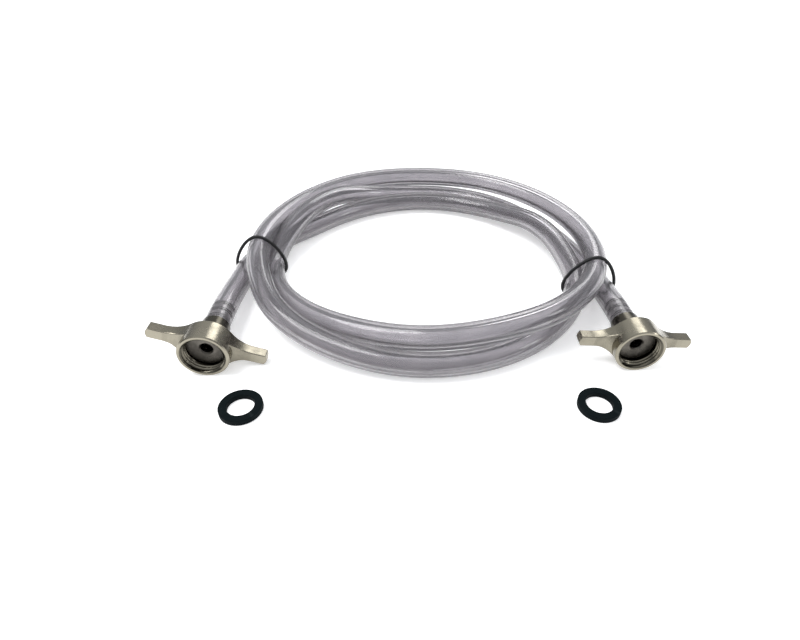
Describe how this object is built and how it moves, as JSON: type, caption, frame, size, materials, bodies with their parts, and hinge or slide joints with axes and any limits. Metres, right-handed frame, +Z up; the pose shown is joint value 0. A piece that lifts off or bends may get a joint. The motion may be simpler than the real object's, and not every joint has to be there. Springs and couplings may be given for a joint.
{
  "type": "beverage jumper hose",
  "caption": "Clear vinyl beverage hose coiled and tied, with a barbed tailpiece and a threaded wing nut on each end and loose flat sealing washers.",
  "frame": {"origin": "on the surface that the hose lies on, midway between the wing nuts in X and midway between the washers' fronts and the back of the ties in Y, so in front of the coil's centre", "axes": "+Z up from the surface; +X from the left nut to the right nut; the nuts open towards -Y"},
  "size_m": [0.2943, 0.2659, 0.0306],
  "materials": {
    "clear_vinyl": "clear flexible vinyl, glossy",
    "plated_nut": "bright nickel plate over cast brass",
    "plated_tailpiece": "turned and nickel plated",
    "black_rubber": "moulded, matt",
    "black_elastic": "elastic cord, matt"
  },
  "bodies": {
    "hose": {"hose_coil": "clear_vinyl", "hose_leg_left": "clear_vinyl", "hose_leg_right": "clear_vinyl", "elastic_tie_left": "black_elastic", "elastic_tie_right": "black_elastic", "tailpiece_left": "plated_tailpiece", "tailpiece_right": "plated_tailpiece"},
    "left_nut": {"wing_nut_left": "plated_nut"},
    "right_nut": {"wing_nut_right": "plated_nut"},
    "left_washer": {"washer_left": "black_rubber"},
    "right_washer": {"washer_right": "black_rubber"}
  },
  "joints": [
    {"name": "left_nut_turn", "type": "hinge", "parent": "hose", "child": "left_nut", "pos_m": [-0.11669, -0.01911, 0.0136], "axis": [0.0349, -0.9994, 0], "continuous": true},
    {"name": "right_nut_turn", "type": "hinge", "parent": "hose", "child": "right_nut", "pos_m": [0.11547, -0.00902, 0.0136], "axis": [0.0523, -0.9986, 0], "continuous": true},
    {"name": "left_washer_lift", "type": "slide", "parent": "hose", "child": "left_washer", "axis": [0, 0, 1], "range_m": [0, 0.04]},
    {"name": "right_washer_lift", "type": "slide", "parent": "hose", "child": "right_washer", "axis": [0, 0, 1], "range_m": [0, 0.04]}
  ]
}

■ Task goal: Return the whole listing exactly, with every line included.

■ Expected output:
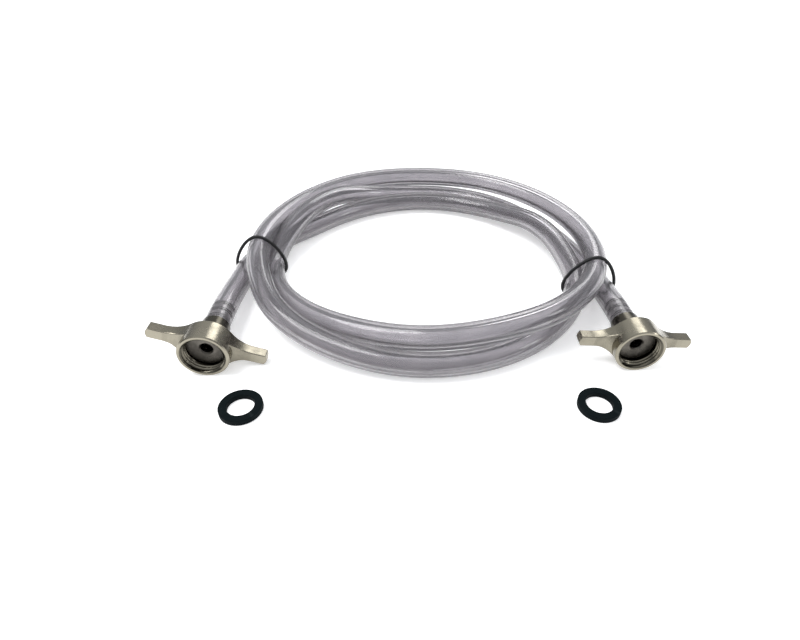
Describe how this object is built and how it moves, as JSON: type, caption, frame, size, materials, bodies with their parts, and hinge or slide joints with axes and any limits. Metres, right-handed frame, +Z up; the pose shown is joint value 0. A piece that lifts off or bends may get a joint. The motion may be simpler than the real object's, and not every joint has to be there. Springs and couplings may be given for a joint.
{
  "type": "beverage jumper hose",
  "caption": "Clear vinyl beverage hose coiled and tied, with a barbed tailpiece and a threaded wing nut on each end and loose flat sealing washers.",
  "frame": {"origin": "on the surface that the hose lies on, midway between the wing nuts in X and midway between the washers' fronts and the back of the ties in Y, so in front of the coil's centre", "axes": "+Z up from the surface; +X from the left nut to the right nut; the nuts open towards -Y"},
  "size_m": [0.2943, 0.2659, 0.0306],
  "materials": {
    "clear_vinyl": "clear flexible vinyl, glossy",
    "plated_nut": "bright nickel plate over cast brass",
    "plated_tailpiece": "turned and nickel plated",
    "black_rubber": "moulded, matt",
    "black_elastic": "elastic cord, matt"
  },
  "bodies": {
    "hose": {"hose_coil": "clear_vinyl", "hose_leg_left": "clear_vinyl", "hose_leg_right": "clear_vinyl", "elastic_tie_left": "black_elastic", "elastic_tie_right": "black_elastic", "tailpiece_left": "plated_tailpiece", "tailpiece_right": "plated_tailpiece"},
    "left_nut": {"wing_nut_left": "plated_nut"},
    "right_nut": {"wing_nut_right": "plated_nut"},
    "left_washer": {"washer_left": "black_rubber"},
    "right_washer": {"washer_right": "black_rubber"}
  },
  "joints": [
    {"name": "left_nut_turn", "type": "hinge", "parent": "hose", "child": "left_nut", "pos_m": [-0.11669, -0.01911, 0.0136], "axis": [0.0349, -0.9994, 0], "continuous": true},
    {"name": "right_nut_turn", "type": "hinge", "parent": "hose", "child": "right_nut", "pos_m": [0.11547, -0.00902, 0.0136], "axis": [0.0523, -0.9986, 0], "continuous": true},
    {"name": "left_washer_lift", "type": "slide", "parent": "hose", "child": "left_washer", "axis": [0, 0, 1], "range_m": [0, 0.04]},
    {"name": "right_washer_lift", "type": "slide", "parent": "hose", "child": "right_washer", "axis": [0, 0, 1], "range_m": [0, 0.04]}
  ]
}